» WHAT IS BEING ASKED
Please give the listing again, word for word, with nothing left out.

[Items from a data source]
-------------------------

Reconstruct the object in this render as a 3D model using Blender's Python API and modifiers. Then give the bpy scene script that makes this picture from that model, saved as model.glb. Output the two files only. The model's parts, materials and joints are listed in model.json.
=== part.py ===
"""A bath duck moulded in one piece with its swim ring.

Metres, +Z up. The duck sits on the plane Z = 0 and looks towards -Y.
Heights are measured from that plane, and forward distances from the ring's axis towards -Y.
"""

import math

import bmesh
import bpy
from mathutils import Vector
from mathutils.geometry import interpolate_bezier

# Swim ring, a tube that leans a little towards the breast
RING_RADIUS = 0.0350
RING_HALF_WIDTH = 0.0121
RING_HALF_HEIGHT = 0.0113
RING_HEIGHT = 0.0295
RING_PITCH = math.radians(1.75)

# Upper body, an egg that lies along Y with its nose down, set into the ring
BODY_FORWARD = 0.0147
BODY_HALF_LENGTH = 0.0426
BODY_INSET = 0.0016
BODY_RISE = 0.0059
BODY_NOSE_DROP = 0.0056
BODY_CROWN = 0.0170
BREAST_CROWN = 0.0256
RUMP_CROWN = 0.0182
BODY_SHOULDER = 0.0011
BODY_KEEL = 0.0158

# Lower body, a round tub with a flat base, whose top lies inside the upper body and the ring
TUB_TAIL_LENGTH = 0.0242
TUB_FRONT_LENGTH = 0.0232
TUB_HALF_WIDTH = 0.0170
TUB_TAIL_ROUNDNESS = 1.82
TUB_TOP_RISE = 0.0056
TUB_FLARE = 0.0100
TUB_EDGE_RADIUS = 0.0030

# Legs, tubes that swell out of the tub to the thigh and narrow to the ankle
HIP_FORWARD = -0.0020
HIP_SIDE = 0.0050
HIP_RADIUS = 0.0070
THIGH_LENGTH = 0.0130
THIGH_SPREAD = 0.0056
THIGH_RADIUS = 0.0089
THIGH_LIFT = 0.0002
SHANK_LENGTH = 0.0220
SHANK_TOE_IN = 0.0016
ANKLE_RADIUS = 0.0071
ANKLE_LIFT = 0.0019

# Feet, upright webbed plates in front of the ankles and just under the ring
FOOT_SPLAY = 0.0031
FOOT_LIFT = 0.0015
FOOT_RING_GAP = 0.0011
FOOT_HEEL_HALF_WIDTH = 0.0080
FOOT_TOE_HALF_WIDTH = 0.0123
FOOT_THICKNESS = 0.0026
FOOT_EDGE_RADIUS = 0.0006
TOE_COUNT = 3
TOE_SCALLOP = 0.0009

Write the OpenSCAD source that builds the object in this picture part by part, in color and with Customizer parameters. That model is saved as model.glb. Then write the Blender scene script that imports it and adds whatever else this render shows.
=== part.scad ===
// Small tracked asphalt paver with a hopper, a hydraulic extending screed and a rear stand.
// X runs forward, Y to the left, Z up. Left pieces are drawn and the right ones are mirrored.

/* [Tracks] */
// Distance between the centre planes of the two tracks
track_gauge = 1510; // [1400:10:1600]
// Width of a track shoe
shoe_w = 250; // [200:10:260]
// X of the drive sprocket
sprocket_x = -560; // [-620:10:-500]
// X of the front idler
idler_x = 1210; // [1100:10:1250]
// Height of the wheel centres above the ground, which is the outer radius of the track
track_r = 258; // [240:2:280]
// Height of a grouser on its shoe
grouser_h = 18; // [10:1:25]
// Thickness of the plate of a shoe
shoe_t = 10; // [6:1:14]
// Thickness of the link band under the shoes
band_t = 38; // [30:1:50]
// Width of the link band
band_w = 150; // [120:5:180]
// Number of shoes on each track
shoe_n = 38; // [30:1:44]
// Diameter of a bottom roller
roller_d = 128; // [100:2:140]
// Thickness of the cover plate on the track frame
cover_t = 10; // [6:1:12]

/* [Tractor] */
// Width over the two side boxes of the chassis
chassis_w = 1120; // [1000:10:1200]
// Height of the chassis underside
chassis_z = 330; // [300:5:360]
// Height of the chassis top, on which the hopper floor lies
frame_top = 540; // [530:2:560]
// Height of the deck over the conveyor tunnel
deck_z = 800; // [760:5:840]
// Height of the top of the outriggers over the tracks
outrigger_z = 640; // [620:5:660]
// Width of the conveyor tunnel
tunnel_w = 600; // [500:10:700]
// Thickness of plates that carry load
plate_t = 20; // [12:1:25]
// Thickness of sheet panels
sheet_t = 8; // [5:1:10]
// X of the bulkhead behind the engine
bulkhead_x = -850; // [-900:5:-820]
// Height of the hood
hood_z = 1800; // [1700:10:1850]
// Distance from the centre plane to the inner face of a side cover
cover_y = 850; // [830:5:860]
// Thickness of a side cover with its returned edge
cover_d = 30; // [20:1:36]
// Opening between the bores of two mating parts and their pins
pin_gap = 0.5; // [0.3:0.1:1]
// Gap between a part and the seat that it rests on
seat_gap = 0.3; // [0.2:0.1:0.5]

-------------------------

» THE COMPLETED TASK
Reconstruct the object in this render as a 3D model using Blender's Python API and modifiers. Then give the bpy scene script that makes this picture from that model, saved as model.glb. Output the two files only. The model's parts, materials and joints are listed in model.json.
=== part.py ===
"""A bath duck moulded in one piece with its swim ring.

Metres, +Z up. The duck sits on the plane Z = 0 and looks towards -Y.
Heights are measured from that plane, and forward distances from the ring's axis towards -Y.
"""

import math

import bmesh
import bpy
from mathutils import Vector
from mathutils.geometry import interpolate_bezier

# Swim ring, a tube that leans a little towards the breast
RING_RADIUS = 0.0350
RING_HALF_WIDTH = 0.0121
RING_HALF_HEIGHT = 0.0113
RING_HEIGHT = 0.0295
RING_PITCH = math.radians(1.75)

# Upper body, an egg that lies along Y with its nose down, set into the ring
BODY_FORWARD = 0.0147
BODY_HALF_LENGTH = 0.0426
BODY_INSET = 0.0016
BODY_RISE = 0.0059
BODY_NOSE_DROP = 0.0056
BODY_CROWN = 0.0170
BREAST_CROWN = 0.0256
RUMP_CROWN = 0.0182
BODY_SHOULDER = 0.0011
BODY_KEEL = 0.0158

# Lower body, a round tub with a flat base, whose top lies inside the upper body and the ring
TUB_TAIL_LENGTH = 0.0242
TUB_FRONT_LENGTH = 0.0232
TUB_HALF_WIDTH = 0.0170
TUB_TAIL_ROUNDNESS = 1.82
TUB_TOP_RISE = 0.0056
TUB_FLARE = 0.0100
TUB_EDGE_RADIUS = 0.0030

# Legs, tubes that swell out of the tub to the thigh and narrow to the ankle
HIP_FORWARD = -0.0020
HIP_SIDE = 0.0050
HIP_RADIUS = 0.0070
THIGH_LENGTH = 0.0130
THIGH_SPREAD = 0.0056
THIGH_RADIUS = 0.0089
THIGH_LIFT = 0.0002
SHANK_LENGTH = 0.0220
SHANK_TOE_IN = 0.0016
ANKLE_RADIUS = 0.0071
ANKLE_LIFT = 0.0019

# Feet, upright webbed plates in front of the ankles and just under the ring
FOOT_SPLAY = 0.0031
FOOT_LIFT = 0.0015
FOOT_RING_GAP = 0.0011
FOOT_HEEL_HALF_WIDTH = 0.0080
FOOT_TOE_HALF_WIDTH = 0.0123
FOOT_THICKNESS = 0.0026
FOOT_EDGE_RADIUS = 0.0006
TOE_COUNT = 3
TOE_SCALLOP = 0.0009

Write the OpenSCAD source that builds the object in this picture part by part, in color and with Customizer parameters. That model is saved as model.glb. Then write the Blender scene script that imports it and adds whatever else this render shows.
=== part.scad ===
// Small tracked asphalt paver with a hopper, a hydraulic extending screed and a rear stand.
// X runs forward, Y to the left, Z up. Left pieces are drawn and the right ones are mirrored.

/* [Tracks] */
// Distance between the centre planes of the two tracks
track_gauge = 1510; // [1400:10:1600]
// Width of a track shoe
shoe_w = 250; // [200:10:260]
// X of the drive sprocket
sprocket_x = -560; // [-620:10:-500]
// X of the front idler
idler_x = 1210; // [1100:10:1250]
// Height of the wheel centres above the ground, which is the outer radius of the track
track_r = 258; // [240:2:280]
// Height of a grouser on its shoe
grouser_h = 18; // [10:1:25]
// Thickness of the plate of a shoe
shoe_t = 10; // [6:1:14]
// Thickness of the link band under the shoes
band_t = 38; // [30:1:50]
// Width of the link band
band_w = 150; // [120:5:180]
// Number of shoes on each track
shoe_n = 38; // [30:1:44]
// Diameter of a bottom roller
roller_d = 128; // [100:2:140]
// Thickness of the cover plate on the track frame
cover_t = 10; // [6:1:12]

/* [Tractor] */
// Width over the two side boxes of the chassis
chassis_w = 1120; // [1000:10:1200]
// Height of the chassis underside
chassis_z = 330; // [300:5:360]
// Height of the chassis top, on which the hopper floor lies
frame_top = 540; // [530:2:560]
// Height of the deck over the conveyor tunnel
deck_z = 800; // [760:5:840]
// Height of the top of the outriggers over the tracks
outrigger_z = 640; // [620:5:660]
// Width of the conveyor tunnel
tunnel_w = 600; // [500:10:700]
// Thickness of plates that carry load
plate_t = 20; // [12:1:25]
// Thickness of sheet panels
sheet_t = 8; // [5:1:10]
// X of the bulkhead behind the engine
bulkhead_x = -850; // [-900:5:-820]
// Height of the hood
hood_z = 1800; // [1700:10:1850]
// Distance from the centre plane to the inner face of a side cover
cover_y = 850; // [830:5:860]
// Thickness of a side cover with its returned edge
cover_d = 30; // [20:1:36]
// Opening between the bores of two mating parts and their pins
pin_gap = 0.5; // [0.3:0.1:1]
// Gap between a part and the seat that it rests on
seat_gap = 0.3; // [0.2:0.1:0.5]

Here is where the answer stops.